Courts must be open both in the physical and metaphorical sense. Save and except for in - camera proceedings in an exceptional category of cases, such as cases involving child sexual abuse or matrimonial proceedings bearing on matters of marital privacy, our legal system is founded on the principle that open access to courts is essential to safeguard valuable constitutional freedoms. The concept of an open court requires that information relating to a court proceeding must be available in the public domain. An open court proceeding ensures that the judicial process is subject to public scrutiny. Public scrutiny is crucial to maintaining transparency and accountability. However, there are certain exceptions to the rule of open courts in India. While emphasising the importance of public trial, it cannot be overlooked that the primary function of the judiciary is to do justice between the parties who bring their causes before it.
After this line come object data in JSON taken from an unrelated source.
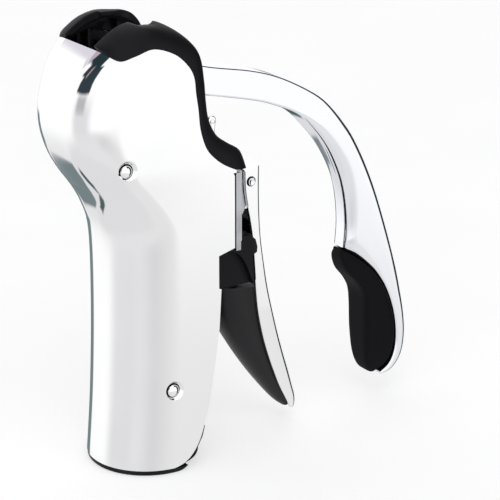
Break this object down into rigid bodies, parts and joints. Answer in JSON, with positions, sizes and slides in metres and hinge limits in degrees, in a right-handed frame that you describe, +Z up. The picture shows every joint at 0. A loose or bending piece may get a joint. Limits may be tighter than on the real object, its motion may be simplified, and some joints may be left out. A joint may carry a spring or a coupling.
{
  "type": "lever corkscrew",
  "caption": "Lever corkscrew in a chrome shell: a long geared lever raises and lowers a worm, and a short lever behind clamps the bottle's neck.",
  "frame": {"origin": "centre of the footprint, on the surface that the opener stands on", "axes": "+Z up along the worm's axis, +X to the back where both levers hang, +Y to the right side"},
  "size_m": [0.1538, 0.0472, 0.1698],
  "materials": {
    "shell_chrome": "polished chrome plate",
    "lever_chrome": "polished casting with a bright chrome plate",
    "black_plastic": "satin moulded black plastic",
    "black_casting": "satin black coated zinc casting",
    "black_rubber": "soft matt black rubber",
    "steel": "turned and pressed steel",
    "brass": "turned brass"
  },
  "bodies": {
    "housing": {"chrome_shell": "shell_chrome", "left_cheek": "black_plastic", "right_cheek": "black_plastic", "neck_liner": "black_casting", "neck_pad": "black_rubber", "nut_bridge": "black_casting", "worm_nut": "brass", "lever_axle": "steel", "rear_bracket": "shell_chrome", "clamp_pin": "steel", "clamp_spring": "steel", "upper_screw_left": "shell_chrome", "upper_screw_right": "shell_chrome", "lower_screw_left": "shell_chrome", "lower_screw_right": "shell_chrome", "left_pinion_axle": "steel", "right_pinion_axle": "steel", "left_rest_tab": "shell_chrome", "right_rest_tab": "shell_chrome"},
    "main_lever": {"lever_arm": "lever_chrome", "lever_grip": "black_rubber", "left_sector_gear": "steel", "right_sector_gear": "steel", "left_lever_bush": "brass", "right_lever_bush": "brass"},
    "left_pinion": {"left_pinion": "steel"},
    "right_pinion": {"right_pinion": "steel"},
    "carriage": {"carriage_block": "black_casting", "worm_bearing": "brass", "left_rack": "steel", "right_rack": "steel"},
    "worm": {"worm": "steel", "worm_retainer": "brass"},
    "clamp": {"clamp_lever": "shell_chrome", "clamp_grip": "black_rubber", "clamp_jaw": "black_rubber", "jaw_pad": "black_rubber"}
  },
  "joints": [
    {"name": "main_lever_pivot", "type": "hinge", "parent": "housing", "child": "main_lever", "pos_m": [-0.0487, 0, 0.1476], "axis": [0, -1, 0], "range_deg": [0, 128]},
    {"name": "left_pinion_spin", "type": "hinge", "parent": "housing", "child": "left_pinion", "pos_m": [-0.0344, 0, 0.12565], "axis": [0, 1, 0], "range_deg": [0, 246]},
    {"name": "right_pinion_spin", "type": "hinge", "parent": "housing", "child": "right_pinion", "pos_m": [-0.0344, 0, 0.12565], "axis": [0, 1, 0], "range_deg": [0, 246]},
    {"name": "carriage_slide", "type": "slide", "parent": "housing", "child": "carriage", "axis": [0, 0, 1], "range_m": [0, 0.0386]},
    {"name": "worm_spin", "type": "hinge", "parent": "carriage", "child": "worm", "pos_m": [-0.0402, 0, 0.082], "axis": [0, 0, 1], "range_deg": [0, 1540]},
    {"name": "clamp_pivot", "type": "hinge", "parent": "housing", "child": "clamp", "pos_m": [-0.002, 0, 0.1038], "axis": [0, 1, 0], "range_deg": [0, 10], "stiffness_Nm_per_rad": 0.1, "springref_deg": -20.05}
  ],
  "couplings": [
    {"joint": "left_pinion_spin", "follows": "main_lever_pivot", "ratio": 1.9111},
    {"joint": "right_pinion_spin", "follows": "main_lever_pivot", "ratio": 1.9111},
    {"joint": "carriage_slide", "follows": "main_lever_pivot", "m_per_rad": 0.0172},
    {"joint": "worm_spin", "follows": "main_lever_pivot", "ratio": 12.008}
  ]
}
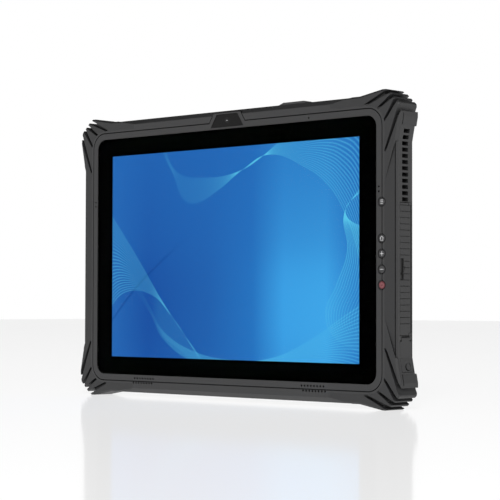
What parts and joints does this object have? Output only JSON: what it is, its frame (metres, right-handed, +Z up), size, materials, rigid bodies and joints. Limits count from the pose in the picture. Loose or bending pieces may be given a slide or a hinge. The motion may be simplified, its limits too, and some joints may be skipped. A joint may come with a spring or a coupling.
{
  "type": "rugged data collector",
  "caption": "Rugged handheld data collector with a large landscape touch screen, finned corner bumpers, front keys, side vents, hinged port covers and a latched rear battery.",
  "frame": {"origin": "middle of the base, on the surface that the lower corner bumpers stand on", "axes": "+X to the right seen from the screen side, +Y from the screen to the back, +Z up"},
  "size_m": [0.3394, 0.026, 0.229],
  "materials": {
    "glass": "polished cover glass, clear over the display",
    "black_ink": "black printed border behind the glass",
    "screen": null,
    "gasket_foam": "closed cell foam",
    "bezel_plastic": "fine textured dark grey plastic",
    "window_plastic": "black gloss",
    "camera_module": "dark camera module",
    "guard_plastic": "fine textured dark grey plastic",
    "grip_rubber": "soft touch moulded rubber",
    "bumper_rubber": "satin moulded elastomer",
    "housing_plastic": "fine textured dark grey plastic",
    "scan_glass": "dark red filter window",
    "camera_ring": "dark anodised ring",
    "lens_glass": "coated lens",
    "flash_lens": "frosted flash lens",
    "battery_plastic": "fine textured dark grey plastic",
    "gold_contact": "gold plated",
    "latch_plastic": "ribbed plastic slider",
    "brass_insert": "machined",
    "screw_steel": "black zinc plated",
    "connector_plastic": "black connector body",
    "connector_shell": "nickel plated shell",
    "door_rubber": "ribbed moulded cover",
    "pin_steel": "ground pin",
    "cover_plastic": "ribbed cover plate",
    "chassis_metal": "die cast magnesium alloy frame",
    "circuit_board": "green solder mask",
    "fin_metal": "folded fins",
    "pipe_copper": "flattened copper heat pipe",
    "fan_plastic": "glass filled plastic",
    "key_rubber": "silicone key with a light legend",
    "power_key_rubber": "muted red silicone key",
    "speaker_box": "sealed speaker box",
    "antenna_film": "flexible antenna film"
  },
  "bodies": {
    "tablet": {"antenna_left": "antenna_film", "antenna_right": "antenna_film", "audio_jack": "connector_plastic", "battery_contacts": "gold_contact", "battery_pack": "battery_plastic", "bottom_rail": "guard_plastic", "camera_flash": "flash_lens", "camera_plinth": "window_plastic", "camera_window": "window_plastic", "chassis": "chassis_metal", "corner_bumper_bottom_left": "bumper_rubber", "corner_bumper_bottom_right": "bumper_rubber", "corner_bumper_top_left": "bumper_rubber", "corner_bumper_top_right": "bumper_rubber", "cover_glass": "glass", "dock_connector": "connector_plastic", "dock_contacts": "gold_contact", "expansion_cover": "cover_plastic", "fan_housing": "fan_plastic", "front_bezel": "bezel_plastic", "front_camera": "camera_module", "glass_border": "black_ink", "glass_gasket": "gasket_foam", "guard_ring": "guard_plastic", "hdmi_port": "connector_shell", "heat_pipe": "pipe_copper", "heat_sink": "fin_metal", "housing_screws": "screw_steel", "io_board": "circuit_board", "key_board": "circuit_board", "lcd_panel": "screen", "mainboard": "circuit_board", "port_door_pin": "pin_steel", "power_flap_pin": "pin_steel", "power_jack": "connector_plastic", "rear_camera_barrel": "camera_ring", "rear_camera_lens": "lens_glass", "rear_housing": "housing_plastic", "scan_engine": "camera_module", "scanner_hood": "guard_plastic", "scanner_window": "scan_glass", "side_grip_left": "grip_rubber", "side_grip_right": "grip_rubber", "speaker_left": "speaker_box", "speaker_right": "speaker_box", "threaded_inserts": "brass_insert", "top_rail": "guard_plastic", "usb_c_port": "connector_shell", "usb_port": "connector_shell"},
    "key_function": {"key_function": "key_rubber"},
    "key_home": {"key_home": "key_rubber"},
    "key_plus": {"key_plus": "key_rubber"},
    "key_minus": {"key_minus": "key_rubber"},
    "key_power": {"key_power": "power_key_rubber"},
    "battery_latch_left": {"battery_latch_left": "latch_plastic"},
    "battery_latch_right": {"battery_latch_right": "latch_plastic"},
    "port_door": {"port_door": "door_rubber"},
    "power_flap": {"power_flap": "door_rubber"},
    "fan_rotor": {"fan_rotor": "fan_plastic"}
  },
  "joints": [
    {"name": "key_function_press", "type": "slide", "parent": "tablet", "child": "key_function", "axis": [0, 1, 0], "range_m": [0, 0.00045], "stiffness_N_per_m": 800, "springref_m": -0.0004},
    {"name": "key_home_press", "type": "slide", "parent": "tablet", "child": "key_home", "axis": [0, 1, 0], "range_m": [0, 0.00045], "stiffness_N_per_m": 800, "springref_m": -0.0004},
    {"name": "key_plus_press", "type": "slide", "parent": "tablet", "child": "key_plus", "axis": [0, 1, 0], "range_m": [0, 0.00045], "stiffness_N_per_m": 800, "springref_m": -0.0004},
    {"name": "key_minus_press", "type": "slide", "parent": "tablet", "child": "key_minus", "axis": [0, 1, 0], "range_m": [0, 0.00045], "stiffness_N_per_m": 800, "springref_m": -0.0004},
    {"name": "key_power_press", "type": "slide", "parent": "tablet", "child": "key_power", "axis": [0, 1, 0], "range_m": [0, 0.00045], "stiffness_N_per_m": 800, "springref_m": -0.0004},
    {"name": "battery_latch_left_slide", "type": "slide", "parent": "tablet", "child": "battery_latch_left", "axis": [0, 0, 1], "range_m": [0, 0.004]},
    {"name": "battery_latch_right_slide", "type": "slide", "parent": "tablet", "child": "battery_latch_right", "axis": [0, 0, 1], "range_m": [0, 0.004]},
    {"name": "port_door_hinge", "type": "hinge", "parent": "tablet", "child": "port_door", "pos_m": [0.1648, 0.0034, 0.10054], "axis": [0, 0, 1], "range_deg": [0, 92]},
    {"name": "power_flap_hinge", "type": "hinge", "parent": "tablet", "child": "power_flap", "pos_m": [0.1648, -0.0019, 0.0511], "axis": [0, -1, 0], "range_deg": [0, 86]},
    {"name": "fan_spin", "type": "hinge", "parent": "tablet", "child": "fan_rotor", "pos_m": [0.1236, -0.003, 0.17453], "axis": [0, 1, 0], "continuous": true}
  ]
}
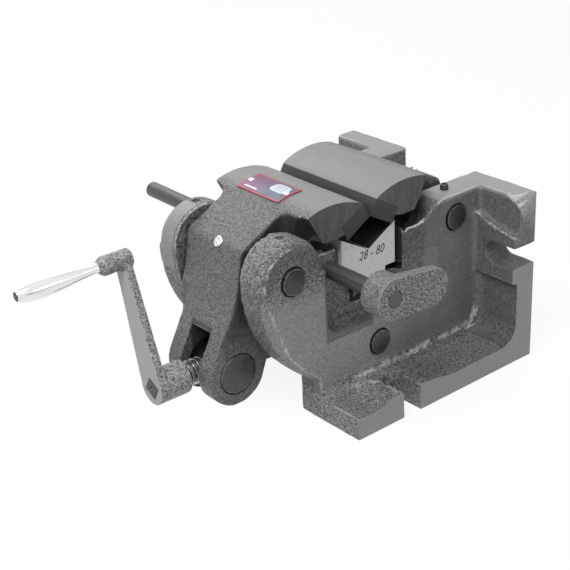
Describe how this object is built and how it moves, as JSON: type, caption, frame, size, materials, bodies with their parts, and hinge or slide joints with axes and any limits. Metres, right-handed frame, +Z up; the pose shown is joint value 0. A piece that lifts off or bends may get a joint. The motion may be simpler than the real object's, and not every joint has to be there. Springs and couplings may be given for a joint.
{
  "type": "self-centering shaft vise",
  "caption": "Cast self-centering vise: two rocking jaws close over a V block, driven by a crank and a screw with two thread hands.",
  "frame": {"origin": "under the V, on the plane of the base bottom, midway between front and rear", "axes": "+X to the machined side flange, +Y along the clamped shaft toward the rear, +Z up from the base bottom"},
  "size_m": [0.3559, 0.2776, 0.1535],
  "materials": {
    "base_paint": "hammertone",
    "jaw_paint": "hammertone",
    "crank_paint": "rough cast, painted",
    "dark_steel": "oiled, dark",
    "plate_steel": "hardened, ground",
    "thread_steel": "turned, oiled",
    "ground_steel": "ground bright",
    "polished": "polished",
    "name_enamel": "printed aluminium sheet",
    "rivet_metal": "bright",
    "oiler_metal": "plated"
  },
  "bodies": {
    "base": {"base_casting": "base_paint", "left_pivot_pin": "dark_steel", "right_pivot_pin": "dark_steel", "centre_pins": "dark_steel", "left_lug_screws": "dark_steel", "right_lug_screws": "dark_steel", "rod_lock_screw": "dark_steel"},
    "left_rocker": {"left_jaw": "jaw_paint", "left_jaw_plate": "plate_steel", "left_plate_screws": "dark_steel", "nameplate": "name_enamel", "nameplate_rivets": "rivet_metal", "left_oiler": "oiler_metal"},
    "right_rocker": {"right_jaw": "jaw_paint", "right_jaw_plate": "plate_steel", "right_plate_screws": "dark_steel", "right_oiler": "oiler_metal"},
    "left_swivel": {"left_trunnion": "dark_steel"},
    "right_swivel": {"right_trunnion": "dark_steel"},
    "carriage": {"centre_block": "plate_steel"},
    "screw": {"lead_screw": "thread_steel", "thrust_collars": "dark_steel", "collar_pins": "dark_steel", "crank_arm": "crank_paint", "handle_stud": "dark_steel"},
    "handle": {"crank_handle": "polished"},
    "rod": {"stop_rod": "dark_steel"},
    "stop": {"stop_arm": "base_paint", "stop_arm_screw": "dark_steel"},
    "block": {"v_block": "ground_steel"}
  },
  "joints": [
    {"name": "left_jaw_swing", "type": "hinge", "parent": "base", "child": "left_rocker", "pos_m": [-0.076, 0, 0.1128], "axis": [0, -1, 0], "range_deg": [0, 42.6]},
    {"name": "right_jaw_swing", "type": "hinge", "parent": "base", "child": "right_rocker", "pos_m": [0.076, 0, 0.1128], "axis": [0, 1, 0], "range_deg": [0, 42.6]},
    {"name": "left_trunnion_swivel", "type": "hinge", "parent": "left_rocker", "child": "left_swivel", "pos_m": [-0.1013, 0, 0.0405], "axis": [0, 1, 0], "range_deg": [0, 42.6]},
    {"name": "right_trunnion_swivel", "type": "hinge", "parent": "right_rocker", "child": "right_swivel", "pos_m": [0.1013, 0, 0.0405], "axis": [0, -1, 0], "range_deg": [0, 42.6]},
    {"name": "carriage_float", "type": "slide", "parent": "left_swivel", "child": "carriage", "axis": [-1, 0, 0], "range_m": [0, 0.0556]},
    {"name": "screw_turn", "type": "hinge", "parent": "carriage", "child": "screw", "pos_m": [0, 0, 0.0405], "axis": [-1, 0, 0], "range_deg": [0, 4994]},
    {"name": "handle_spin", "type": "hinge", "parent": "screw", "child": "handle", "pos_m": [-0.2, 0.02511, 0.12693], "axis": [1, 0, 0], "continuous": true},
    {"name": "rod_slide", "type": "slide", "parent": "base", "child": "rod", "axis": [0, 1, 0], "range_m": [-0.1, 0.03]},
    {"name": "stop_swing", "type": "hinge", "parent": "rod", "child": "stop", "pos_m": [-0.034, -0.101, 0.1035], "axis": [0, 1, 0], "continuous": true},
    {"name": "block_slide", "type": "slide", "parent": "base", "child": "block", "axis": [0, 1, 0], "range_m": [0, 0.08]}
  ],
  "couplings": [
    {"joint": "left_jaw_swing", "follows": "screw_turn", "ratio": 0.00851},
    {"joint": "right_jaw_swing", "follows": "screw_turn", "ratio": 0.00851},
    {"joint": "left_trunnion_swivel", "follows": "screw_turn", "ratio": 0.00851},
    {"joint": "right_trunnion_swivel", "follows": "screw_turn", "ratio": 0.00851},
    {"joint": "carriage_float", "follows": "screw_turn", "m_per_rad": 0.00063662}
  ]
}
If a Judge trying a cause is satisfied that the very purpose of finding truth in the case would be retarded, or even defeated if witnesses are required to give evidence subject to public gaze, is it or is it not open to him in exercise of his inherent power to hold the trial in camera either partly or fully? If the primary function of the court is to do justice in causes brought before it, then on principle, it is difficult to accede to the proposition that there can be no exception to the rule that all causes must be tried in open court. The exceptions must be exercised with great caution and it is only if the court is satisfied beyond a doubt that the ends of justice themselves would be defeated if a case is tried in open court that it can pass an order to hold the trial in camera.